-- MATERIAL TO PROCESS start --

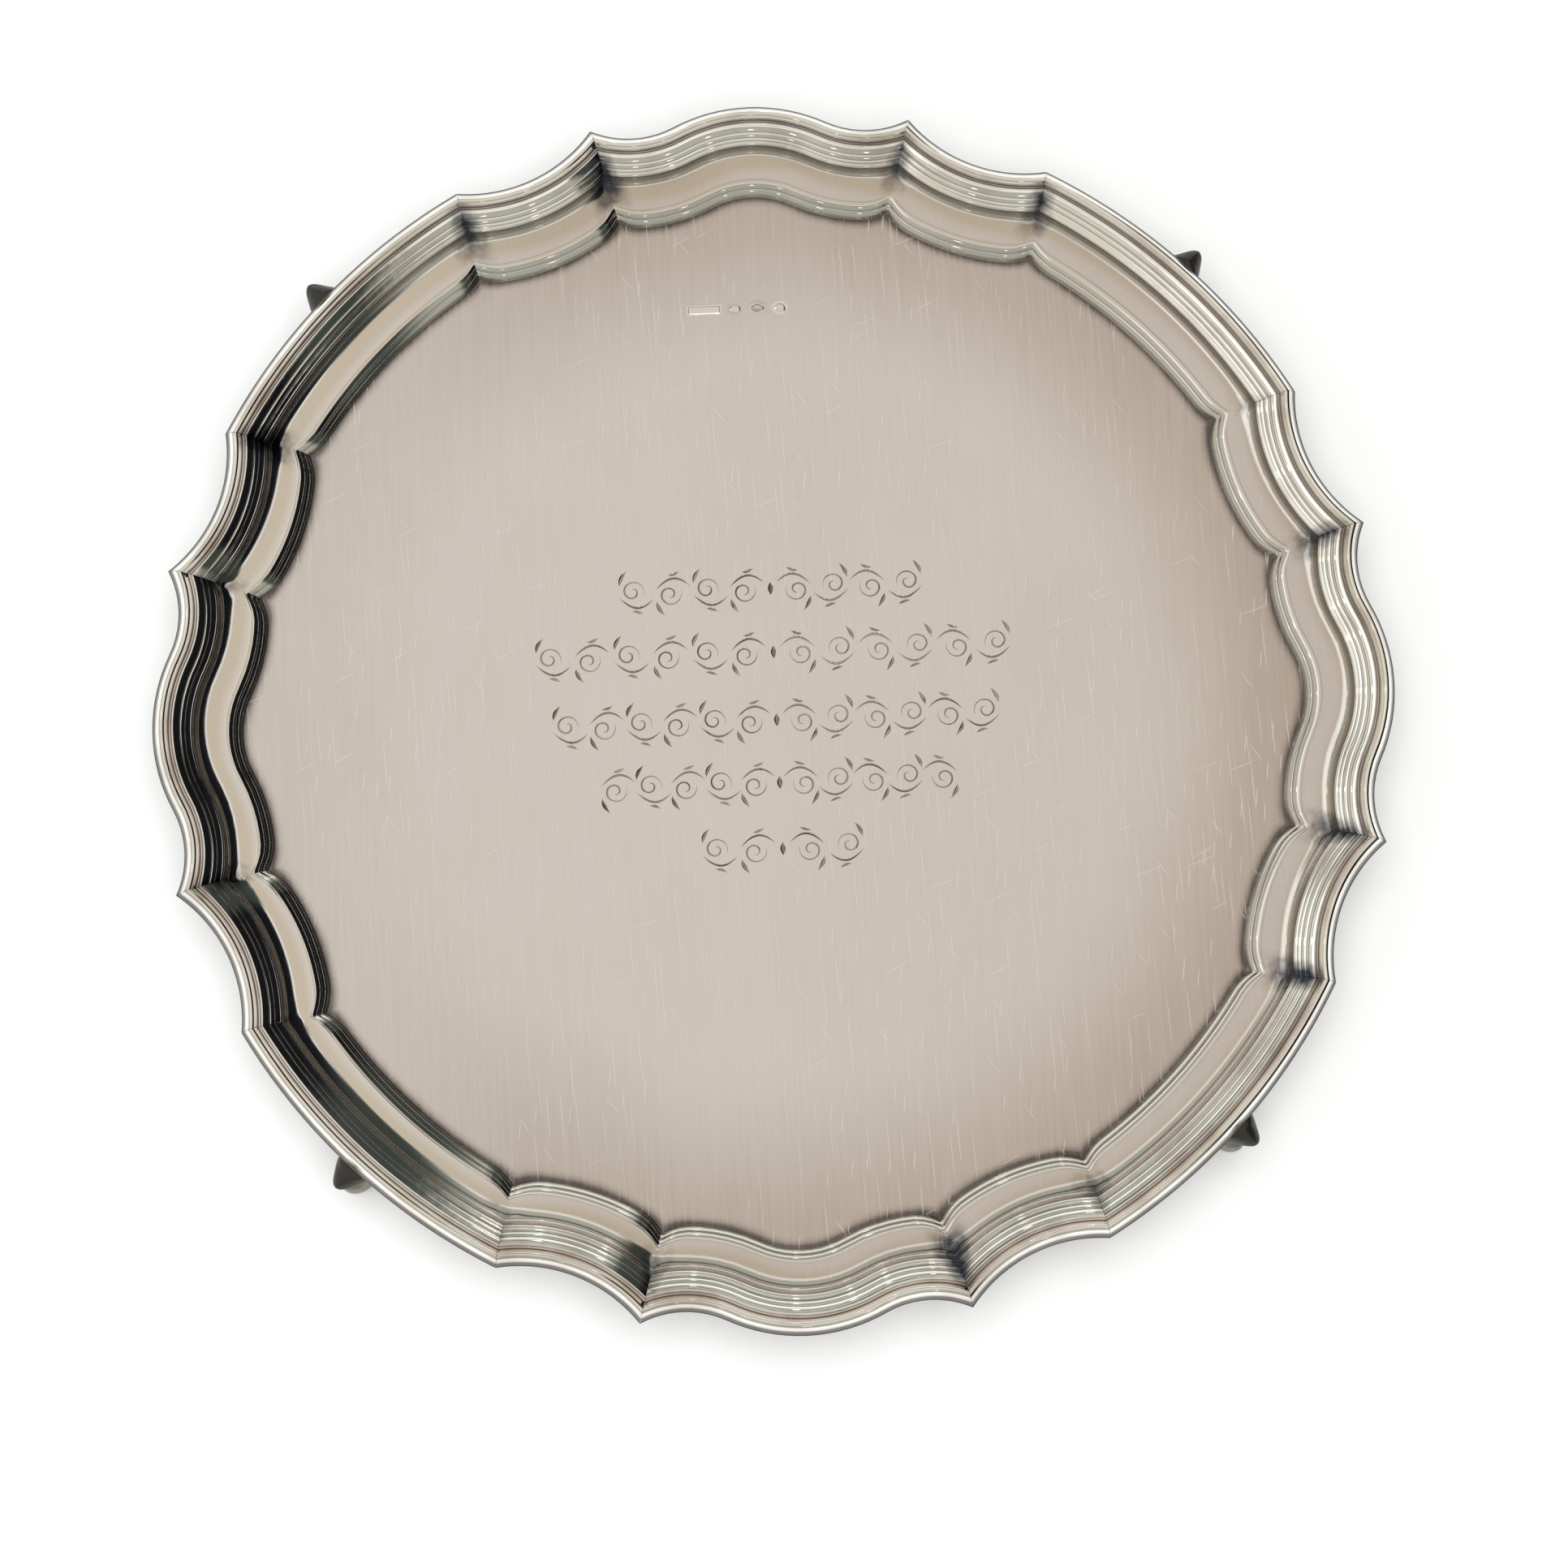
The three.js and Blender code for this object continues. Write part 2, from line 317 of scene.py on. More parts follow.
        here, tip = at(index, t), at(index, round(t))
        share = abs(here - tip) / reach
        if share >= 1:
            return here
        near_end = t > 0.5
        held = reach / abs(at(index, 1) - at(index, 0))
        own = at(index, 1 - held if near_end else held)
        beyond = index + (1 if near_end else -1)
        held = reach / abs(at(beyond, 1) - at(beyond, 0))
        other = at(beyond, held if near_end else 1 - held)
        v = 0.5 + 0.5 * share
        return (1 - v) ** 2 * other + 2 * v * (1 - v) * tip + v**2 * own


def eased(steps: int) -> list[float]:
    """Gives fractions from 0 towards 1, closest together at both ends, without the last."""
    return [0.5 - 0.5 * math.cos(math.pi * step / steps) for step in range(steps)]


# ---------------------------------------------------------------- sections


@dataclass(frozen=True)
class Sweep:
    """One sweep of a section: an arc on to a point, bulging by a share of its chord to its left."""

    inset: float
    height: float
    bulge: float = 0.0
    points: int = 1
    grime_and_shade: float = 0.0  # how much tarnish its end holds, from 0 to 1; on the moulding's outer lip it is painted shade


def draw_section(start: Sweep, sweeps: Sequence[Sweep]) -> Section:
    """Draws a section as a chain of points.

    Args:
        start: where it starts.
        sweeps: the arcs and straight lines that follow.

    Returns:
        The inset and the height of each point in millimetres, and its grime and painted shade.
    """
    drawn = [(start.inset, start.height, start.grime_and_shade)]
    for sweep in sweeps:
        before = complex(drawn[-1][0], drawn[-1][1])
        grime_and_shade = drawn[-1][2]
        chord = complex(sweep.inset, sweep.height) - before
        turn = -4 * math.atan(2 * sweep.bulge)
        for i in range(1, sweep.points + 1):
            u = i / sweep.points
            share = math.sin(turn * u / 2) / math.sin(turn / 2) if turn else u
            point = before + chord * share * cmath.exp(1j * turn * (u - 1) / 2)
            drawn.append((point.real, point.imag, grime_and_shade + (sweep.grime_and_shade - grime_and_shade) * u))
    return drawn


def spin_section(section: Section, closed: bool, angle: float, steps: int) -> bmesh.types.BMesh:
    """Spins a section about the vertical, with its outer edge at SPIN_RADIUS.

    Args:
        section: the inset and the height of each point in millimetres, and its grime and painted shade.
        closed: whether the last point joins back to the first.
        angle: how far it turns, where a full turn closes on itself.
        steps: how many steps it turns in.

    Returns:
        The spun shape.
    """
    bm = bmesh.new()
    grime_and_shade_layer = bm.verts.layers.float.new("grime_and_shade")
    chain = []
    for inset, height, grime_and_shade in section:
        vert = bm.verts.new((SPIN_RADIUS - inset * MM, 0.0, height * MM))
        vert[grime_and_shade_layer] = grime_and_shade
        chain.append(vert)
    pairs = list(zip(chain, chain[1:])) + ([(chain[-1], chain[0])] if closed else [])
    edges = [bm.edges.new(pair) for pair in pairs]
    bmesh.ops.spin(
        bm,
        geom=chain + edges,
        cent=(0, 0, 0),
        axis=(0, 0, 1),
        angle=angle,
        steps=steps,
        use_merge=math.isclose(angle, math.tau),
        use_duplicate=False,
    )
    return bm


# ---------------------------------------------------------------- finishes


@dataclass(frozen=True)
class Marks:
    """One set of stray scratches, at most one to each cell of a grid. Sizes are in millimetres."""

    turn: float  # angle between the scratches and Y, in radians
    cell: tuple[float, float]  # width and length of a cell
    size: tuple[float, float]  # half the width and half the length of a scratch
    kept: float  # share of the cells that hold one


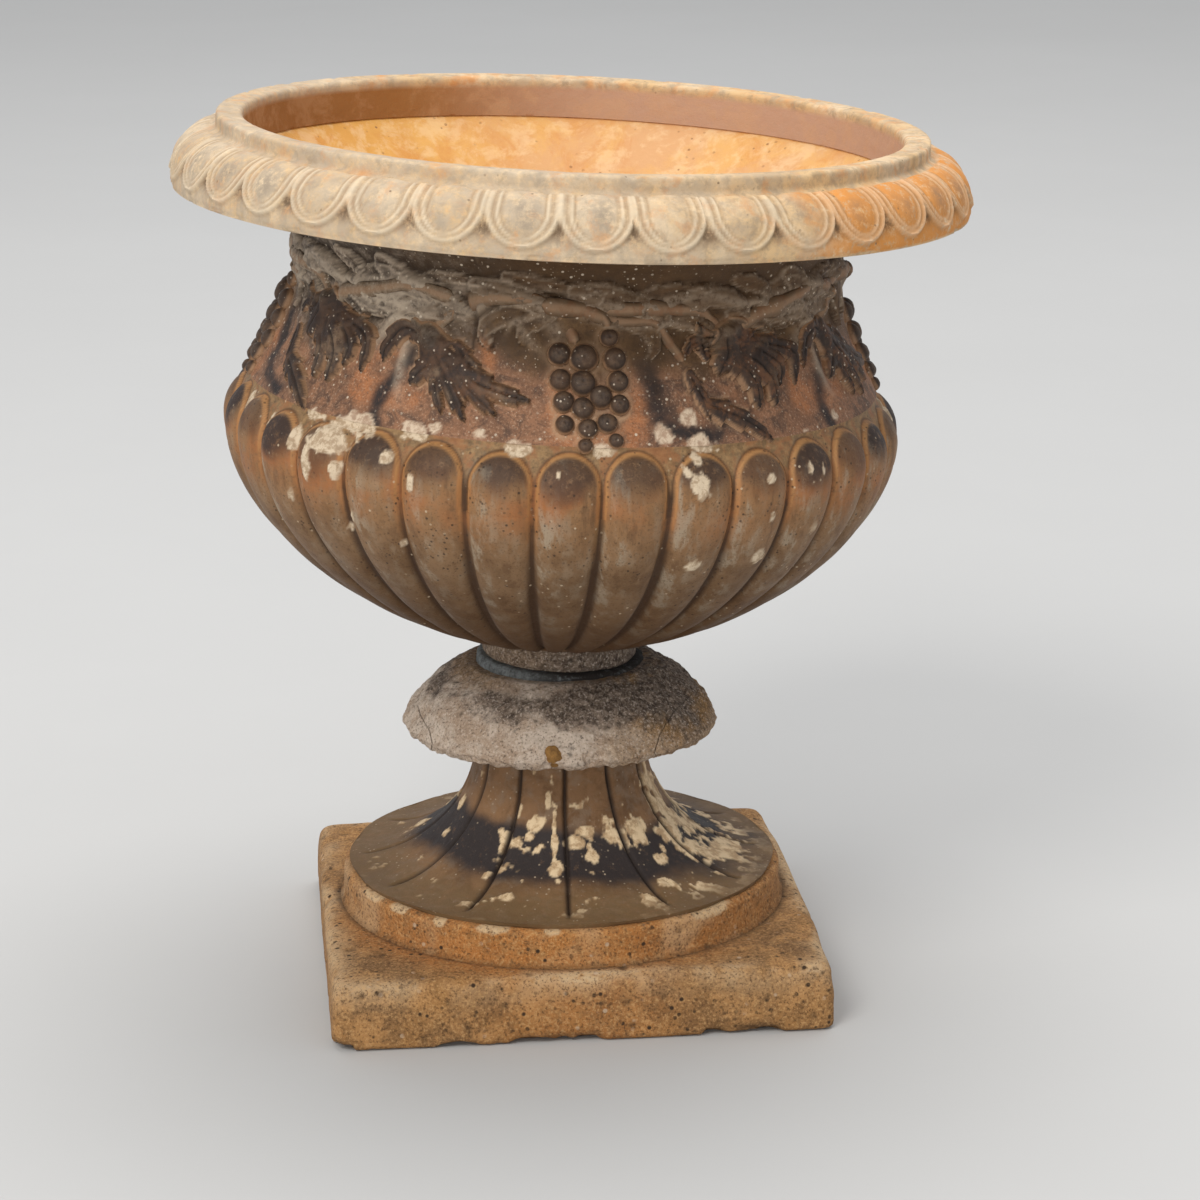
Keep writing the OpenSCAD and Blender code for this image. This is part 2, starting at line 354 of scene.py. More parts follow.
def spots(a, r, z, places, p, ragged, seed):
    """1 inside ragged spots given as (azimuth in degrees, height, half width, half height)."""
    edge = 1.1 * ragged * fbm(p, 8, 5, seed) + 0.6 * ragged * fbm(p, 26, 3, seed + 9)
    mask = np.zeros(a.shape)
    for azimuth, height, wide, high in places:
        across = turned_from(a, math.radians(azimuth)) * r / wide
        up = (z - height) / high
        near = np.hypot(across, up)
        inside = near < 2.2
        raise_to(mask, inside, step(0.12, -0.12, near + edge - 1)[inside])
    return mask


# ---------------------------------------------------------------- materials


def linear(colour):
    """A linear colour from one given as sRGB, 0 to 255."""
    return tuple(c / 255 / 12.92 if c < 10.3 else ((c / 255 + 0.055) / 1.055) ** 2.4 for c in colour) + (1,)


class Shade:
    """A builder for one node material, with the masks that it reads from its meshes."""

    def __init__(self, name, slot=None):
        self.slot = slot or name
        self.material = bpy.data.materials.new(name)
        self.material.use_nodes = True
        self.tree = self.material.node_tree
        self.surface = self.tree.nodes["Principled BSDF"]
        self.coords = self.tree.nodes.new("ShaderNodeTexCoord").outputs["Object"]
        self.masks = set()

    def link(self, value, socket):
        """Feeds a socket from a number, an sRGB colour, another node or a mask's name."""
        if isinstance(value, str):
            value = self.mask(value)
        if isinstance(value, bpy.types.NodeSocket):
            self.tree.links.new(value, socket)
        else:
            socket.default_value = linear(value) if isinstance(value, tuple) else value

    def noise(self, size, detail=5, rough=0.65, distort=0.0, stretch=(1, 1, 1)):
        """Noise whose features measure about size."""
        node = self.tree.nodes.new("ShaderNodeTexNoise")
        node.inputs["Scale"].default_value = 1 / (size * MM)
        node.inputs["Detail"].default_value = detail
        node.inputs["Roughness"].default_value = rough
        node.inputs["Distortion"].default_value = distort
        scale = self.tree.nodes.new("ShaderNodeVectorMath")
        scale.operation = "MULTIPLY"
        self.link(self.coords, scale.inputs[0])
        scale.inputs[1].default_value = stretch
        self.link(scale.outputs[0], node.inputs["Vector"])
        return node.outputs["Fac"]

    def patches(self, size, share, soft=0.08, distort=0.3):
        """1 in ragged patches that cover about a share of the surface."""
        middle = 0.5 + 0.26 * (0.5 - share)
        return self.fade(self.noise(size, 6, 0.7, distort), middle - soft, middle + soft)

    def dots(self, size, reach):
        """1 at the middle of scattered dots, fading to 0 at a reach given in cells."""
        node = self.tree.nodes.new("ShaderNodeTexVoronoi")
        node.inputs["Scale"].default_value = 1 / (size * MM)
        self.link(self.coords, node.inputs["Vector"])
        return self.fade(node.outputs["Distance"], reach, 0.5 * reach)

    def mask(self, name):
        self.masks.add(name)
        node = self.tree.nodes.new("ShaderNodeAttribute")
        node.attribute_name = name
        return node.outputs["Fac"]

    def fade(self, value, low, high):
        """0 at low and 1 at high, smoothly."""
        node = self.tree.nodes.new("ShaderNodeMapRange")
        node.interpolation_type = "SMOOTHSTEP"
        self.link(value, node.inputs["Value"])
        node.inputs["From Min"].default_value = low
        node.inputs["From Max"].default_value = high
        return node.outputs["Result"]

    def math(self, kind, a, b):
        node = self.tree.nodes.new("ShaderNodeMath")
        node.operation = kind
        node.use_clamp = kind != "ADD"
        self.link(a, node.inputs[0])
        self.link(b, node.inputs[1])
        return node.outputs[0]

    def both(self, *values):
        """The product of several masks."""
        result = values[0]
        for value in values[1:]:
            result = self.math("MULTIPLY", result, value)
        return result

    def mix(self, amount, a, b):
        node = self.tree.nodes.new("ShaderNodeMix")
        node.data_type = "RGBA"
        self.link(amount, node.inputs["Factor"])
        self.link(a, node.inputs["A"])
        self.link(b, node.inputs["B"])
        return node.outputs["Result"]

    def layers(self, colour, *coats):
        """Coats of colour over a ground, each given as (colour, masks that are multiplied)."""
        for coat, *amounts in coats:
            colour = self.mix(self.both(*amounts), colour, coat)
        return colour

    def finish(self, colour, low, high, grain, strength):
        """Colour, roughness from low to high with the grain, and bumps as (value, depth)."""
        self.link(colour, self.surface.inputs["Base Color"])
        rough = self.math("ADD", self.both(grain[0][0], high - low), low)
        self.link(rough, self.surface.inputs["Roughness"])
        self.surface.inputs["Specular IOR Level"].default_value = 0.3
        normal = None
        for value, distance in grain:
            node = self.tree.nodes.new("ShaderNodeBump")
            node.inputs["Distance"].default_value = distance * MM
            node.inputs["Strength"].default_value = strength
            self.link(value, node.inputs["Height"])
            if normal is not None:
                self.link(normal, node.inputs["Normal"])
            normal = node.outputs["Normal"]
        self.link(normal, self.surface.inputs["Normal"])
        return self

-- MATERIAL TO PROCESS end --

REQUIREMENTS:
Using the listing, collect all lines in which the string "parts" is found.

THE SOLUTION:
The three.js and Blender code for this object continues. Write part 2, from line 317 of scene.py on. More parts follow.
Keep writing the OpenSCAD and Blender code for this image. This is part 2, starting at line 354 of scene.py. More parts follow.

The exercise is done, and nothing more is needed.